> WHAT THE EXERCISE ASKS: Copy exactly the block of lines between the one containing "[tail_core()] + tail_feathers(around_torso))" and the one containing "bpy.context.scene.collection.objects.link(empty)", inclusive.

> GIVEN INFORMATION:
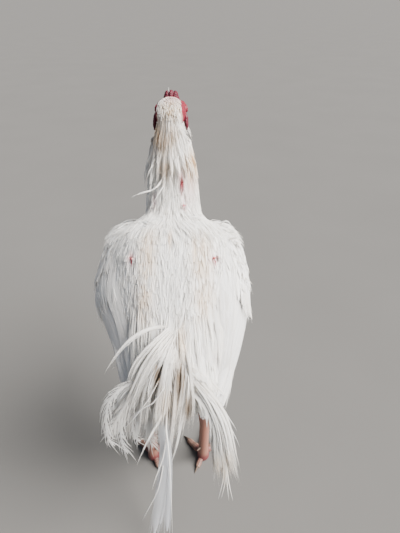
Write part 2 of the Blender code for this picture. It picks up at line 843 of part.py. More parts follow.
def tail_feathers(torso):
    """Long, worn tail feathers that hang and fan a little, with shorter coverts over their roots."""
    made = []
    steps = 5
    for across, tip, half, bowed, layer in TAIL_FEATHERS.values():
        tip = Vector(tip)
        side = 1 if tip.x > 0 else -1
        root = TAIL_ROOT + Vector((across, 0.003 - TAIL_LAYER * layer, -0.010))
        drop = (tip - root).length
        first = root + Vector((side * bowed, -0.30, -0.40)).normalized() * (drop * 0.28)
        first.x += side * bowed
        second = tip + Vector((side * bowed * 0.8, -0.004, drop * 0.34))
        path = bow(root, first, second, tip, steps)
        path = [point if k == 0 else pushed_out(point, torso, 0.0015) for k, point in enumerate(path)]
        ups = [Vector((side * 0.35 * abs(tip.x) / 0.09, -1.0, 0.25)) for _ in path]
        widths = [half * share for share in (0.35, 0.85, 1.0, 0.90, 0.12)]
        made.append(vane(path, ups, widths, VANE, 0.0006 if half > 0.011 else 0.0))
    for i in range(TAIL_COVERTS):
        side = 2 * i / (TAIL_COVERTS - 1) - 1
        root = TAIL_ROOT + Vector((side * 0.014, -0.008 + 0.004 * side * side - 0.0012 * (i % 2), 0.006))
        length = TAIL_COVERT_LENGTH * random.uniform(0.85, 1.1)
        heading = Vector((side * 0.85, -0.45, -0.85)).normalized()
        tip = root + heading * length
        tip.z -= 0.012
        middle = root + Vector((side * 0.35, -0.75, -0.35)).normalized() * (length * 0.35)
        path = bow(root, middle, tip - heading * (length * 0.3) + Vector((0, -0.004, 0)), tip, 4)
        path = [point if k == 0 else pushed_out(point, torso, 0.0015) for k, point in enumerate(path)]
        ups = [Vector((side * 0.5, -1.0, 0.45)) for _ in path]
        half = 0.0100 * random.uniform(0.9, 1.1)
        made.append(vane(path, ups, [half * 0.6, half, half * 0.8, half * 0.12], VANE))
    return made


# Legs, modelled on the right side


def thigh_form(name):
    rows = [
        (0.046, 0.010, 0.345, 0.030, 0.036, 0.034),
        (0.050, 0.008, 0.315, 0.038, 0.048, 0.046),
        (0.053, 0.002, 0.275, 0.038, 0.047, 0.045),
        (0.054, -0.008, 0.235, 0.032, 0.039, 0.036),
        (0.053, -0.018, 0.200, 0.024, 0.029, 0.026),
        (0.0515, -0.026, 0.170, 0.0165, 0.020, 0.018),
        (0.0505, -0.030, 0.148, 0.0125, 0.015, 0.013),
    ]
    return Oval(rows, Vector((0, 1, 0))).body(name, 10, 12)


def shank_form(name):
    """The scaled shank from the hock down, its front scutes as low steps."""
    scutes = 10
    rings = []
    up = Vector((0, 1, 0))
    top, bottom = HOCK + Vector((0, 0, 0.0075)), ANKLE
    along = (bottom - top).normalized()
    for i in range(scutes * 2 + 1):
        share = i / (scutes * 2)
        centre = top.lerp(bottom, share)
        swell = 1.0 + 0.42 * math.exp(-((share / 0.13) ** 2)) + 0.16 * math.exp(-(((share - 1) / 0.12) ** 2))
        step = 0.0006 if i % 2 else 0.0
        radius = SHANK_RADIUS * swell
        rings.append(
            ring(centre, along, up, radius * 0.88, radius + step, radius * 0.98, 8)
        )
    return loft(name, rings)


TOES = {
    # name: (heading in degrees from straight ahead, outwards positive; length; joints)
    "middle": (4, 0.064, 4),
    "inner": (-38, 0.046, 3),
    "outer": (42, 0.050, 4),
    "hind": (-157, 0.028, 2),
}


def toe_end(name):
    """Where a toe ends, and its heading."""
    heading, length, _ = TOES[name]
    turn = math.radians(heading)
    along = Vector((math.sin(turn), math.cos(turn), 0))
    return Vector((STANCE, 0.004, 0)) + along * length, along


def toe_form(name):
    heading, length, joints = TOES[name]
    end, along = toe_end(name)
    start = Vector((STANCE, 0.004, 0.0)) - along * 0.001
    count = joints * 2 + 1
    slim = 0.80 if name == "hind" else 1.0
    rings = []
    for i in range(count):
        share = i / (count - 1)
        bulge = 1.0 + (0.08 if i % 2 else -0.06)
        radius = TOE_RADIUS * slim * (1.05 - 0.36 * share) * bulge
        rise = 0.010 * (1 - share) ** 2 if name != "hind" else 0.006 * (1 - share)
        centre = start.lerp(end, share) + Vector((0, 0, radius * 0.86 + rise))
        rings.append(ring(centre, along, Vector((0, 0, 1)), radius, radius, radius * 0.9, 7))
    return loft("toe", rings)


def foot_node(name):
    """Four toes and the ball of the foot, flattened where they meet the ground."""
    pieces = [ball("ball_of_foot", Vector((STANCE, 0.003, 0.0085)), (0.0115, 0.0125, 0.0110), 10, 6)]
    pieces += [toe_form(toe) for toe in TOES]
    foot = fuse(name, pieces)
    mesh = foot.data
    for vert in mesh.vertices:
        vert.co.z = max(vert.co.z, 0.0)
    ground = bmesh.new()
    bmesh.ops.create_cube(ground, size=1.0)
    bmesh.ops.transform(
        ground,
        matrix=Matrix.Translation((STANCE, 0.0, -0.4994)) @ Matrix.Scale(1.0, 4),
        verts=ground.verts,
    )
    foot = cut(foot, [new_object("ground_cutter", ground)])
    for vert in foot.data.vertices:
        vert.co.z -= 0.0006
    return foot


def claw(name, toe):
    """A curved claw, its root face to face with the end of its toe."""
    end, along = toe_end(toe)
    slim = 0.80 if toe == "hind" else 1.0
    length = 0.016 * slim
    height = TOE_RADIUS * slim * 0.69 * 0.86
    rings = []
    for i in range(5):
        share = i / 4
        drop = 0.0042 * share * share
        centre = end + along * (GAP + 0.0004 + length * share)
        radius = max(0.0040 * slim * (1 - share) ** 0.75, 0.0005)
        centre.z = max(height + 0.0008 - drop, radius * 0.9)
        rings.append(ring(centre, along, Vector((0, 0, 1)), radius * 0.8, radius, radius * 0.85, 6))
    return loft(name, rings)


def spur(name, shank):
    """A short blunt spur on the inner back side of the shank."""
    root = Vector((STANCE - 0.004, -0.010, 0.046))
    tip = root + Vector((-0.012, -0.013, -0.001))
    along = (tip - root).normalized()
    rings = []
    for i in range(5):
        share = i / 4
        radius = max(0.0048 * (1 - share) ** 0.6, 0.0009)
        rings.append(ring(root.lerp(tip, share), along, Vector((0, 0, 1)), radius, radius, radius, 8))
    return cut_clear_of(loft(name, rings), [shank])


# Assembly


def both_sides(name, right):
    """The right-hand node and its mirror image."""
    right.name = name + "_right"
    return [right, mirrored(name + "_left", right)]


def centre_on_floor(nodes):
    """Moves the whole bird so that its box stands centred over the origin."""
    low, high = Vector((9, 9, 9)), Vector((-9, -9, -9))
    for node in nodes:
        for vert in node.data.vertices:
            low = Vector(map(min, low, vert.co))
            high = Vector(map(max, high, vert.co))
    middle = (low + high) / 2
    shift = Matrix.Translation((-middle.x, -middle.y, -low.z))
    for node in nodes:
        node.data.transform(shift)
    print("shift", [round(v, 5) for v in (-middle.x, -middle.y, -low.z)])


def main():
    random.seed(RANDOM_SEED)
    clear_scene()
    bird = new_collection("aseel_cock")
    nodes = []

    def add(finish, *objects):
        for obj in objects:
            nodes.append(finished(obj, finish))

    trunk = torso_form()
    torso = trunk.body("torso", 18, 20)
    plain_wing, tucked_wing = wing_form("plain_wing", 0.0), wing_form("tucked_wing", LEFT_TUCK)
    plain_wings = [plain_wing, mirrored("plain_wing_left", tucked_wing)]
    around_torso = surface_of(torso)
    around_wings = [surface_of(wing) for wing in plain_wings]

    head = head_node()
    throat = neck_form()
    neck_core = throat.body("neck", 11, 12, grow=-HACKLE_DEPTH)
    neck = fuse("neck", [neck_core] + hackles(throat, around_torso, around_wings))
    neck = cut_clear_of(neck, [torso, head])
    neck = cut_clear_of(neck, plain_wings, WING_CLEARANCE)
    add("feather", head, neck)

    eyes = [eye_node(1, "eye_right"), eye_node(-1, "eye_left")]
    add("eye", *eyes)
    upper, lower = upper_bill(), lower_bill()
    add("horn", cut_clear_of(upper, [head]), cut_clear_of(lower, [head, upper]))
    comb = cut_clear_of(comb_node(head), [upper])
    add("red_skin", comb)
    add("red_skin", *both_sides("ear_lobe", face_lobe("ear_lobe", 1, head, neck)))
    add("red_skin", *both_sides("wattle", wattle("wattle", 1, head, neck, lower)))

    thighs = []
    for name, tuck, outline in (("right", 0.0, plain_wing), ("left", LEFT_TUCK, tucked_wing)):
        thigh = cut_clear_of(thigh_form("thigh_" + name), [torso])
        thigh = cut_clear_of(thigh, [outline], WING_CLEARANCE)
        core = wing_core("wing_" + name, tuck)
        feathered = fuse("wing_" + name, [core] + wing_feathers(core, around_torso, tuck))
        wing = cut_clear_of(feathered, [torso, thigh])
        if name == "left":
            wing, thigh = flipped(wing), flipped(thigh)
        add("feather", wing)
        thighs.append(thigh)

    tail = fuse("tail", [tail_core()] + tail_feathers(around_torso))
    add("feather", cut_clear_of(tail, [torso]))

    shank = cut_clear_of(shank_form("shank"), [thighs[0]])
    foot = cut_clear_of(foot_node("foot"), [shank])
    add("feather", *thighs)
    add("leg_scale", *both_sides("shank", shank))
    add("horn", *both_sides("spur", spur("spur", shank)))
    add("leg_scale", *both_sides("foot", foot))
    for toe in TOES:
        add("horn", *both_sides("claw_" + toe, cut_clear_of(claw("claw", toe), [foot])))

    add("feather", fuse("torso", [torso] + saddle(trunk, around_wings)))
    for wing in plain_wings + [tucked_wing]:
        bpy.data.objects.remove(wing, do_unlink=True)

    for node in nodes:
        for holder in list(node.users_collection):
            holder.objects.unlink(node)
        bird.objects.link(node)
    centre_on_floor(nodes)


main()
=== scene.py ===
"""The look of a white aseel cock over its solids: skin, feathers, comb, bill, eyes and scaled legs."""

import math
import random
from random import uniform

import bmesh
import bpy
import numpy as np
from mathutils import Matrix, Vector, noise
from mathutils.bvhtree import BVHTree


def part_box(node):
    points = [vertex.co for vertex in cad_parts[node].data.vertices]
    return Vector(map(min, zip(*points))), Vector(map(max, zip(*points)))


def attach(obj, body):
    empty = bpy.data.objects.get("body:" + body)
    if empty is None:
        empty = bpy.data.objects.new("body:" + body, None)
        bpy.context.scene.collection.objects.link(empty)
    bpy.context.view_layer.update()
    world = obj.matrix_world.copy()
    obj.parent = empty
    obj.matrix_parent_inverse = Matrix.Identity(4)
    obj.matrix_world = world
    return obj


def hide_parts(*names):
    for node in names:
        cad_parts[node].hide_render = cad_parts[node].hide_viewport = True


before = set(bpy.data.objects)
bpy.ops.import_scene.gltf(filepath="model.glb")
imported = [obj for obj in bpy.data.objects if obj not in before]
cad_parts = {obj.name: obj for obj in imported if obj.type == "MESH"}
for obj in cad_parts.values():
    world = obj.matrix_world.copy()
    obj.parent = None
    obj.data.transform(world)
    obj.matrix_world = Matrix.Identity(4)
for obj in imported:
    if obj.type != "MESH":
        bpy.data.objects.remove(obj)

SEED = 11
random.seed(SEED)
dice = np.random.default_rng(SEED)

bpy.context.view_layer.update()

# The bird's sizes, in its own frame: feet at Y = 0, facing +Y

BODY_HALF_WIDTH = 0.092
BODY_BACK = 0.078
BODY_BELLY = 0.088
RUMP = Vector((0.0, -0.105, 0.322))
SHOULDERS = Vector((0.0, 0.080, 0.466))
NECK_HALF_WIDTH = 0.041
HEAD_CENTRE = Vector((0.0, 0.080, 0.626))
HEAD_HALF_WIDTH = 0.0215
STANCE = 0.047
HOCK = Vector((0.050, -0.030, 0.140))
ANKLE = Vector((STANCE, 0.0, 0.018))
SHANK_RADIUS = 0.0088
TOE_RADIUS = 0.0068
EYE_RADIUS = 0.0058
EYE_PLACE = (0.0172, 0.0150, 0.0035)
WING_HALF_HEIGHT = 0.064
WING_THICKNESS = 0.026
WING_WRAP = 0.026
WING_DOWN = Vector((0, 0.62, -0.78))
TAIL_ROOT = Vector((0.0, -0.112, 0.318))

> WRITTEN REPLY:
    tail = fuse("tail", [tail_core()] + tail_feathers(around_torso))
    add("feather", cut_clear_of(tail, [torso]))

    shank = cut_clear_of(shank_form("shank"), [thighs[0]])
    foot = cut_clear_of(foot_node("foot"), [shank])
    add("feather", *thighs)
    add("leg_scale", *both_sides("shank", shank))
    add("horn", *both_sides("spur", spur("spur", shank)))
    add("leg_scale", *both_sides("foot", foot))
    for toe in TOES:
        add("horn", *both_sides("claw_" + toe, cut_clear_of(claw("claw", toe), [foot])))

    add("feather", fuse("torso", [torso] + saddle(trunk, around_wings)))
    for wing in plain_wings + [tucked_wing]:
        bpy.data.objects.remove(wing, do_unlink=True)

    for node in nodes:
        for holder in list(node.users_collection):
            holder.objects.unlink(node)
        bird.objects.link(node)
    centre_on_floor(nodes)


main()
=== scene.py ===
"""The look of a white aseel cock over its solids: skin, feathers, comb, bill, eyes and scaled legs."""

import math
import random
from random import uniform

import bmesh
import bpy
import numpy as np
from mathutils import Matrix, Vector, noise
from mathutils.bvhtree import BVHTree


def part_box(node):
    points = [vertex.co for vertex in cad_parts[node].data.vertices]
    return Vector(map(min, zip(*points))), Vector(map(max, zip(*points)))


def attach(obj, body):
    empty = bpy.data.objects.get("body:" + body)
    if empty is None:
        empty = bpy.data.objects.new("body:" + body, None)
        bpy.context.scene.collection.objects.link(empty)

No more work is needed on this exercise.